__YOUR TASK__
Scan the records for the string "shown"; copy each line where it occurs.

__DATA SECTION__
--- --- ---

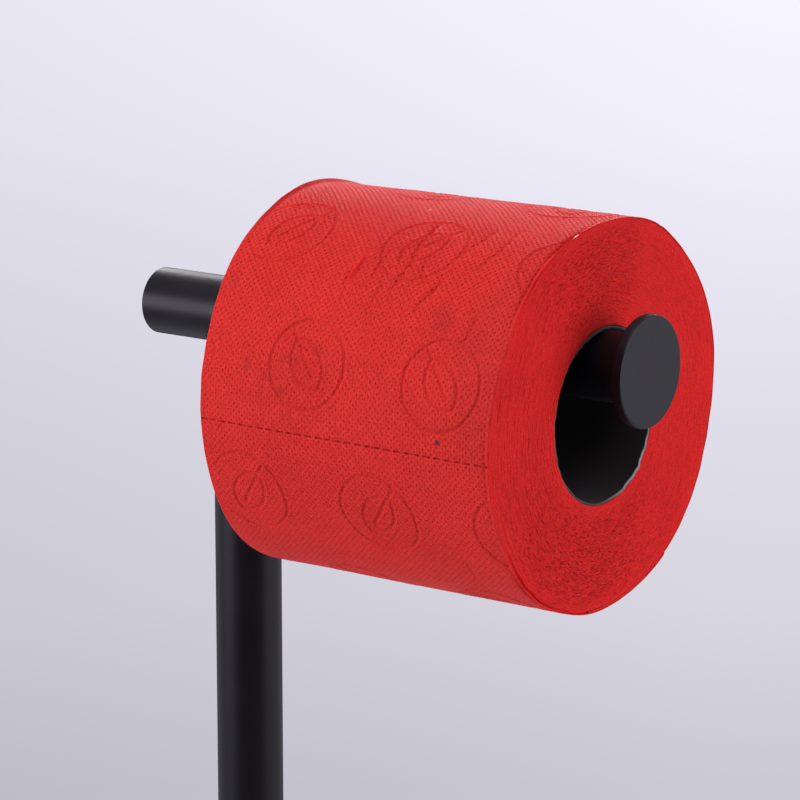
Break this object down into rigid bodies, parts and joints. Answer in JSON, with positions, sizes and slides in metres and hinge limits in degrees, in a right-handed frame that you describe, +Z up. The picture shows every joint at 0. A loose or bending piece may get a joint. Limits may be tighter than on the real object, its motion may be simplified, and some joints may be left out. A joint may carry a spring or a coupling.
{
  "type": "freestanding toilet paper holder",
  "caption": "Freestanding toilet paper holder: weighted round base, upright tube and crossing arm with an end disc, on which a paper roll hangs and spins.",
  "frame": {"origin": "on the floor under the middle of the round base", "axes": "+Z up along the post, +X along the arm towards its end disc, +Y to the arm's left"},
  "size_m": [0.2296, 0.19, 0.6524],
  "materials": {
    "black_paint": "satin",
    "cast_iron": "matte",
    "zinc_steel": "satin",
    "black_rubber": "matte",
    "black_card": "matte",
    "red_paper": "matte"
  },
  "bodies": {
    "stand": {"base_pad": "black_rubber", "base_weight": "cast_iron", "base_cover": "black_paint", "foot_bolt": "zinc_steel", "foot_lock_washer": "zinc_steel", "foot_washer": "zinc_steel", "post_foot_insert": "zinc_steel", "post_lower": "black_paint", "post_lower_socket": "zinc_steel", "coupling_stud": "zinc_steel", "post_upper_socket": "zinc_steel", "post_upper": "black_paint", "tee_weld": "black_paint", "arm_tube": "black_paint", "arm_rear_cap": "black_paint", "arm_front_insert": "zinc_steel", "end_disc": "black_paint"},
    "roll": {"roll_core": "black_card", "paper_winding": "red_paper", "outer_sheet": "red_paper"}
  },
  "joints": [
    {"name": "roll_spin", "type": "hinge", "parent": "stand", "child": "roll", "pos_m": [0.0736, 0, 0.59675], "axis": [1, 0, 0], "continuous": true}
  ]
}
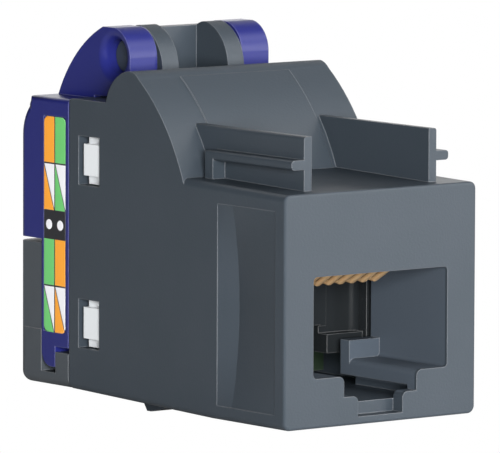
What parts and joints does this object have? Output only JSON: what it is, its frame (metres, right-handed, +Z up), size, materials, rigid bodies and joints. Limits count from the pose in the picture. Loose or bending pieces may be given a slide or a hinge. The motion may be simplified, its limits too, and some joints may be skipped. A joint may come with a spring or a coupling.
{
  "type": "keystone jack",
  "caption": "Keystone data jack: dark moulded housing with a modular plug opening, top fins and side catches, eight sprung contacts and a hinged wire-termination cap at the rear.",
  "frame": {"origin": "centre of the plug opening in the plane of the front face", "axes": "+Z up, +Y from the front face towards the cable, +X to the right seen from the front"},
  "size_m": [0.017, 0.0309, 0.0271],
  "materials": {
    "housing_plastic": "fine satin moulded, slate grey",
    "shell_plastic": "fine satin moulded, dark grey",
    "carrier_plastic": "dark moulded",
    "white_plastic": "milky moulded",
    "blue_plastic": "smooth moulded, deep violet blue",
    "board": "green solder mask",
    "gold_spring": "gold plated",
    "fork_metal": "tin plated",
    "label": "printed film with colour fields"
  },
  "bodies": {
    "housing": {"front_housing": "housing_plastic", "contact_carrier": "carrier_plastic", "circuit_board": "board", "termination_block": "white_plastic", "left_fork_1": "fork_metal", "left_fork_2": "fork_metal", "left_fork_3": "fork_metal", "left_fork_4": "fork_metal", "right_fork_1": "fork_metal", "right_fork_2": "fork_metal", "right_fork_3": "fork_metal", "right_fork_4": "fork_metal"},
    "springs": {"contact_1": "gold_spring", "contact_2": "gold_spring", "contact_3": "gold_spring", "contact_4": "gold_spring", "contact_5": "gold_spring", "contact_6": "gold_spring", "contact_7": "gold_spring", "contact_8": "gold_spring"},
    "cap": {"wire_cap": "blue_plastic", "rear_shell": "shell_plastic", "left_label": "label", "right_label": "label"}
  },
  "joints": [
    {"name": "cap_hinge", "type": "hinge", "parent": "housing", "child": "cap", "pos_m": [0, 0.02255, 0.0172], "axis": [1, 0, 0], "range_deg": [0, 95]},
    {"name": "contact_flex", "type": "hinge", "parent": "housing", "child": "springs", "pos_m": [0, 0.01512, 0.00455], "axis": [-1, 0, 0], "range_deg": [0, 3], "stiffness_Nm_per_rad": 0.02}
  ]
}
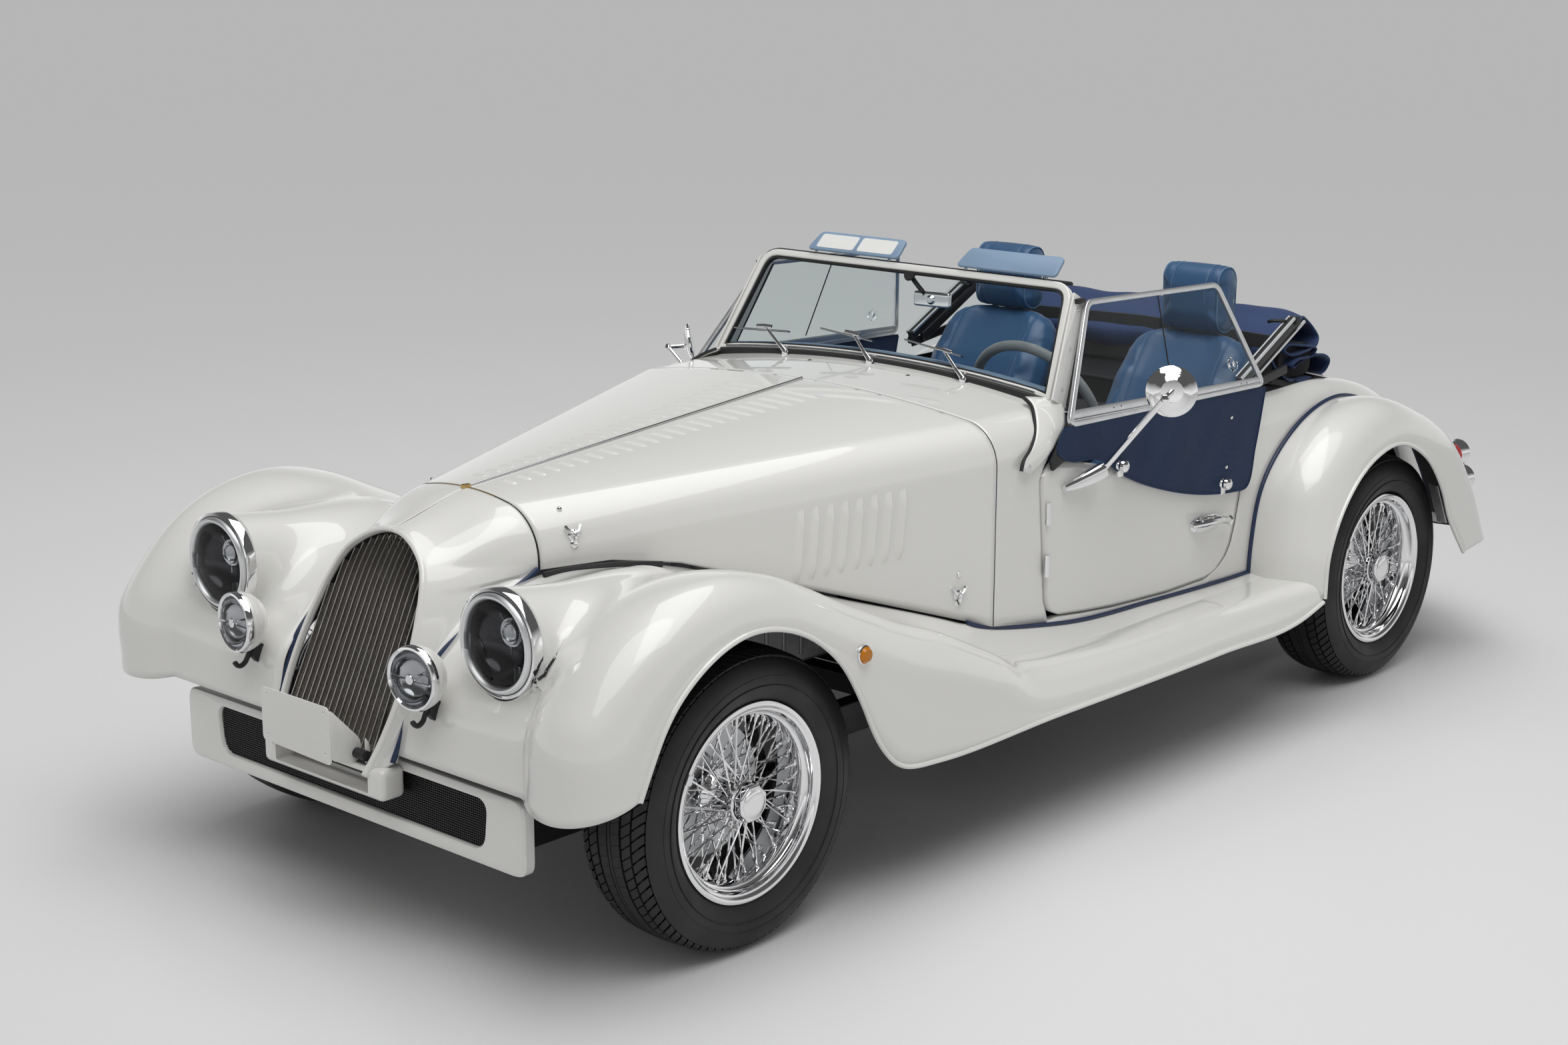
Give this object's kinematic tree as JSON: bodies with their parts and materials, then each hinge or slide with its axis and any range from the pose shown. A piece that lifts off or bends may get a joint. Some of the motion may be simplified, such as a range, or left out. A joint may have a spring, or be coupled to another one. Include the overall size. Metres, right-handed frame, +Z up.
{
  "type": "roadster convertible",
  "caption": "Open roadster with a long bonnet, separate wings, running boards, wire wheels, framed sidescreens and a folded fabric hood.",
  "frame": {"origin": "on the ground under the middle of the car's bounding box", "axes": "+Z up, nose towards -Y, +X to the car's left"},
  "size_m": [1.6278, 3.83, 1.2496],
  "materials": {
    "paint_white": "pearl gloss",
    "chassis_black": "satin",
    "trim_black": "matte",
    "engine_metal": "cast",
    "grille_metal": "polished",
    "mesh_black": "matte",
    "lamp_glass_chrome": "polished",
    "bright_metal": "polished",
    "trim_blue": "satin",
    "screen_glass": "clear",
    "chrome": "polished",
    "lamp_red": "gloss",
    "leather_blue": "satin",
    "hood_fabric": "woven",
    "sidescreen_fabric": "woven",
    "wheel_rim_grey": "satin",
    "tyre": "matte"
  },
  "bodies": {
    "chassis": {"chassis": "chassis_black", "cabin_floor": "trim_black", "engine_block": "engine_metal", "fuel_tank": "chassis_black", "front_cowl": "paint_white", "grille": "grille_metal", "front_wing_left": "paint_white", "front_wing_right": "paint_white", "front_apron": "paint_white", "apron_mesh": "mesh_black", "plate_carrier": "paint_white", "headlamps": "lamp_glass_chrome", "spot_lamps": "lamp_glass_chrome", "bonnet_hinge": "bright_metal", "scuttle": "paint_white", "dashboard": "trim_blue", "steering_column": "trim_black", "windscreen_frame": "paint_white", "windscreen_glass": "screen_glass", "wipers": "chrome", "sun_visors": "trim_blue", "rear_body": "paint_white", "rear_wing_left": "paint_white", "rear_wing_right": "paint_white", "rear_plinth": "paint_white", "tail_lamps": "lamp_red", "seat_left": "leather_blue", "seat_right": "leather_blue", "folded_hood": "hood_fabric", "hood_frame": "bright_metal", "front_suspension": "chassis_black", "steering_rack": "chassis_black", "rear_axle": "chassis_black", "exhaust": "bright_metal"},
    "steering_wheel": {"steering_wheel": "wheel_rim_grey"},
    "bonnet_left": {"bonnet_left": "paint_white"},
    "door_left": {"door_left": "paint_white", "sidescreen_left": "sidescreen_fabric", "sidescreen_glass_left": "screen_glass", "mirror_left": "chrome"},
    "knuckle_left": {"knuckle_left": "engine_metal"},
    "wheel_front_left": {"tyre_front_left": "tyre", "wire_wheel_front_left": "chrome"},
    "wheel_rear_left": {"tyre_rear_left": "tyre", "wire_wheel_rear_left": "chrome"},
    "bonnet_right": {"bonnet_right": "paint_white"},
    "door_right": {"door_right": "paint_white", "sidescreen_right": "sidescreen_fabric", "sidescreen_glass_right": "screen_glass", "mirror_right": "chrome"},
    "knuckle_right": {"knuckle_right": "engine_metal"},
    "wheel_front_right": {"tyre_front_right": "tyre", "wire_wheel_front_right": "chrome"},
    "wheel_rear_right": {"tyre_rear_right": "tyre", "wire_wheel_rear_right": "chrome"}
  },
  "joints": [
    {"name": "steer_left", "type": "hinge", "parent": "chassis", "child": "knuckle_left", "pos_m": [0.56, -1.345, 0.312], "axis": [0, 0, 1], "range_deg": [-33, 33]},
    {"name": "wheel_front_left_spin", "type": "hinge", "parent": "knuckle_left", "child": "wheel_front_left", "pos_m": [0.63, -1.345, 0.312], "axis": [1, 0, 0], "continuous": true},
    {"name": "wheel_rear_left_spin", "type": "hinge", "parent": "chassis", "child": "wheel_rear_left", "pos_m": [0.63, 1.175, 0.312], "axis": [1, 0, 0], "continuous": true},
    {"name": "door_left_hinge", "type": "hinge", "parent": "chassis", "child": "door_left", "pos_m": [0.606, -0.222, 0.62], "axis": [0, 0, -1], "range_deg": [0, 65]},
    {"name": "bonnet_left_hinge", "type": "hinge", "parent": "chassis", "child": "bonnet_left", "pos_m": [0, -1.453, 0.866], "axis": [0, -0.9961, -0.0881], "range_deg": [0, 62]},
    {"name": "steer_right", "type": "hinge", "parent": "chassis", "child": "knuckle_right", "pos_m": [-0.56, -1.345, 0.312], "axis": [0, 0, 1], "range_deg": [-33, 33]},
    {"name": "wheel_front_right_spin", "type": "hinge", "parent": "knuckle_right", "child": "wheel_front_right", "pos_m": [-0.63, -1.345, 0.312], "axis": [1, 0, 0], "continuous": true},
    {"name": "wheel_rear_right_spin", "type": "hinge", "parent": "chassis", "child": "wheel_rear_right", "pos_m": [-0.63, 1.175, 0.312], "axis": [1, 0, 0], "continuous": true},
    {"name": "door_right_hinge", "type": "hinge", "parent": "chassis", "child": "door_right", "pos_m": [-0.606, -0.222, 0.62], "axis": [0, 0, 1], "range_deg": [0, 65]},
    {"name": "bonnet_right_hinge", "type": "hinge", "parent": "chassis", "child": "bonnet_right", "pos_m": [0, -1.453, 0.866], "axis": [0, 0.9961, 0.0881], "range_deg": [0, 62]},
    {"name": "steering_wheel_turn", "type": "hinge", "parent": "chassis", "child": "steering_wheel", "pos_m": [0.3, 0.14, 0.85], "axis": [0, 0.9063, 0.4226], "range_deg": [-463, 463]}
  ],
  "couplings": [
    {"joint": "steer_right", "follows": "steer_left", "ratio": 1},
    {"joint": "steering_wheel_turn", "follows": "steer_left", "ratio": -14}
  ]
}
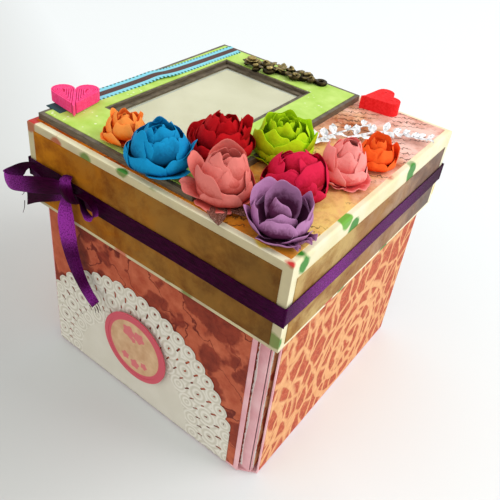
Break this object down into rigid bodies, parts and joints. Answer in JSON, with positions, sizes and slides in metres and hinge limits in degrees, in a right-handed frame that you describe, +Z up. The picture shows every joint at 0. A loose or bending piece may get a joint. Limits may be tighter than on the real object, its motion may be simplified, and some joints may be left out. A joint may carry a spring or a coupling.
{
  "type": "explosion gift box",
  "caption": "Square folded card gift box with nested flap layers and a lift-off lid dressed with papers, a ribbon and bow, a photo frame, paper roses and quilled hearts.",
  "frame": {"origin": "middle of the underside of the outer layer's base", "axes": "+Z up, the way the lid lifts; -Y is the front, with the doily, the badge and the bow; +X is to the right"},
  "size_m": [0.1704, 0.1692, 0.1696],
  "materials": {
    "pink_card": "matt card",
    "front_print": "printed matt paper",
    "side_print": "printed matt paper",
    "lace_paper": "embossed lace paper",
    "foam": "white foam",
    "badge_card": "printed card",
    "floral_card": "printed satin card",
    "lid_paper": "distressed matt paper",
    "satin": "satin weave",
    "frame_board": "grey board",
    "lime_paper": "speckled paper",
    "clear_film": "clear film",
    "photo_sheet": "bare matt paper",
    "striped_ribbon": "woven ribbon",
    "bronze": "aged bronze",
    "pink_paper": "rolled paper strip",
    "red_paper": "paper",
    "orange_paper": "paper",
    "blue_paper": "paper",
    "salmon_paper": "paper",
    "lime_rose_paper": "paper",
    "crimson_paper": "paper",
    "purple_paper": "paper",
    "dark_leaf": "matt paper",
    "lace_leaf": "veined skeleton leaf",
    "foil": "crumpled foil paper"
  },
  "bodies": {
    "box": {"badge": "badge_card", "badge_pad": "foam", "doily": "lace_paper", "inner_layer": "pink_card", "middle_back_paper": "front_print", "middle_front_paper": "front_print", "middle_layer": "pink_card", "middle_left_paper": "side_print", "middle_right_paper": "side_print", "outer_back_paper": "front_print", "outer_front_paper": "front_print", "outer_layer": "pink_card", "outer_left_paper": "side_print", "outer_right_paper": "side_print"},
    "lid": {"dark_leaf_left": "dark_leaf", "dark_leaf_right": "dark_leaf", "frame_board": "frame_board", "frame_face": "lime_paper", "inner_mat": "frame_board", "lace_leaf_left": "lace_leaf", "lace_leaf_right": "lace_leaf", "lid_back_paper": "lid_paper", "lid_front_paper": "lid_paper", "lid_left_paper": "lid_paper", "lid_right_paper": "lid_paper", "lid_top_paper": "lid_paper", "lid_tray": "floral_card", "long_sprig": "foil", "metal_flourish": "bronze", "photo_sheet": "photo_sheet", "pink_heart": "pink_paper", "red_heart": "red_paper", "rose_blue": "blue_paper", "rose_coral": "salmon_paper", "rose_crimson": "crimson_paper", "rose_lime": "lime_rose_paper", "rose_orange": "orange_paper", "rose_purple": "purple_paper", "rose_red": "red_paper", "rose_salmon": "salmon_paper", "rose_vermilion": "orange_paper", "satin_ribbon": "satin", "short_sprig": "foil", "striped_ribbon": "striped_ribbon", "window_film": "clear_film"}
  },
  "joints": [
    {"name": "lid_lift", "type": "slide", "parent": "box", "child": "lid", "axis": [0, 0, 1], "range_m": [0, 0.06]}
  ]
}
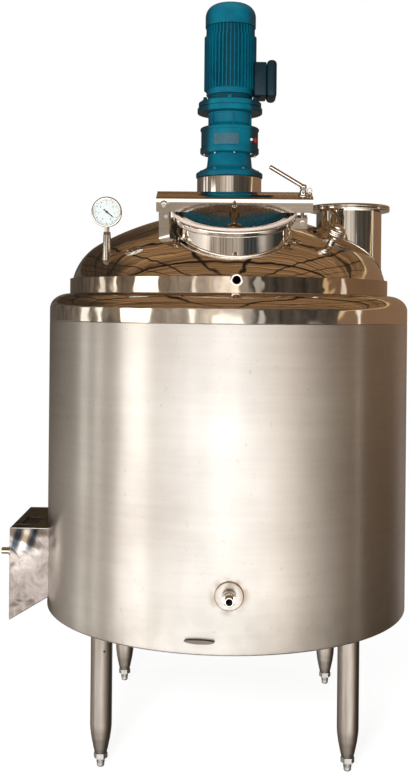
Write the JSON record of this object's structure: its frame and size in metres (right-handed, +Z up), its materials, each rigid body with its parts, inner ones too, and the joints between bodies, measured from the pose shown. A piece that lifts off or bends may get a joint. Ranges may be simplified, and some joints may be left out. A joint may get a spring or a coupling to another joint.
{
  "type": "jacketed precipitation tank",
  "caption": "Stainless jacketed mixing tank on legs, with a domed top, a geared motor drive, a swing-bar manhole, a feed neck, a pressure gauge and a side box.",
  "frame": {"origin": "on the floor, in the middle of the whole tank's outline seen from above", "axes": "+Z up, -Y is the front with the manhole, +X is the right with the feed neck"},
  "size_m": [1.397, 1.318, 2.536],
  "materials": {
    "polished_steel": "mirror polished stainless",
    "satin_steel": "satin rolled stainless",
    "brushed_tube": "brushed stainless tube",
    "blue_enamel": "semi-gloss blue enamel on cast metal",
    "dark_blue_enamel": "dark blue enamel"
  },
  "bodies": {
    "tank": {"jacket_shell": "satin_steel", "jacket_shoulder": "polished_steel", "vessel_shell": "polished_steel", "vessel_collar": "polished_steel", "top_dome": "polished_steel", "bottom_head": "polished_steel", "bottom_outlet": "polished_steel", "leg_front_left": "brushed_tube", "leg_front_right": "brushed_tube", "leg_rear_left": "brushed_tube", "leg_rear_right": "brushed_tube", "foot_front_left": "polished_steel", "foot_front_right": "polished_steel", "foot_rear_left": "polished_steel", "foot_rear_right": "polished_steel", "manhole_neck": "polished_steel", "manhole_rim": "polished_steel", "bar_hinge": "polished_steel", "hinge_pin": "polished_steel", "clamp_lugs": "polished_steel", "clamp_pin": "polished_steel", "clamp_bolt": "polished_steel", "drive_pedestal": "polished_steel", "gearbox_foot": "blue_enamel", "gear_housing": "blue_enamel", "input_housing": "blue_enamel", "motor_flange": "blue_enamel", "motor_body": "blue_enamel", "fan_cover": "blue_enamel", "terminal_box": "dark_blue_enamel", "feed_neck": "polished_steel", "feed_flange": "polished_steel", "feed_cover": "polished_steel", "dome_stub": "polished_steel", "dome_stub_clamp": "polished_steel", "gauge_socket": "polished_steel", "gauge_case": "polished_steel", "collar_stub": "polished_steel", "inlet_pad": "polished_steel", "jacket_inlet": "polished_steel", "jacket_lip": "polished_steel", "side_box": "polished_steel", "box_gland": "polished_steel"},
    "cross_bar": {"manhole_cover": "polished_steel", "cover_spindle": "polished_steel", "manhole_bar": "polished_steel"},
    "clamp_nut": {"lever_nut": "polished_steel"}
  },
  "joints": [
    {"name": "bar_swing", "type": "hinge", "parent": "tank", "child": "cross_bar", "pos_m": [-0.131, -0.36374, 1.79947], "axis": [0, -0.9252, -0.3795], "range_deg": [0, 100]},
    {"name": "nut_turn", "type": "hinge", "parent": "cross_bar", "child": "clamp_nut", "pos_m": [0.307, -0.37258, 1.82103], "axis": [0, -0.3795, 0.9252], "continuous": true}
  ]
}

--- --- ---

__OUTPUT FOR THIS EXERCISE__
Give this object's kinematic tree as JSON: bodies with their parts and materials, then each hinge or slide with its axis and any range from the pose shown. A piece that lifts off or bends may get a joint. Some of the motion may be simplified, such as a range, or left out. A joint may have a spring, or be coupled to another one. Include the overall size. Metres, right-handed frame, +Z up.
Write the JSON record of this object's structure: its frame and size in metres (right-handed, +Z up), its materials, each rigid body with its parts, inner ones too, and the joints between bodies, measured from the pose shown. A piece that lifts off or bends may get a joint. Ranges may be simplified, and some joints may be left out. A joint may get a spring or a coupling to another joint.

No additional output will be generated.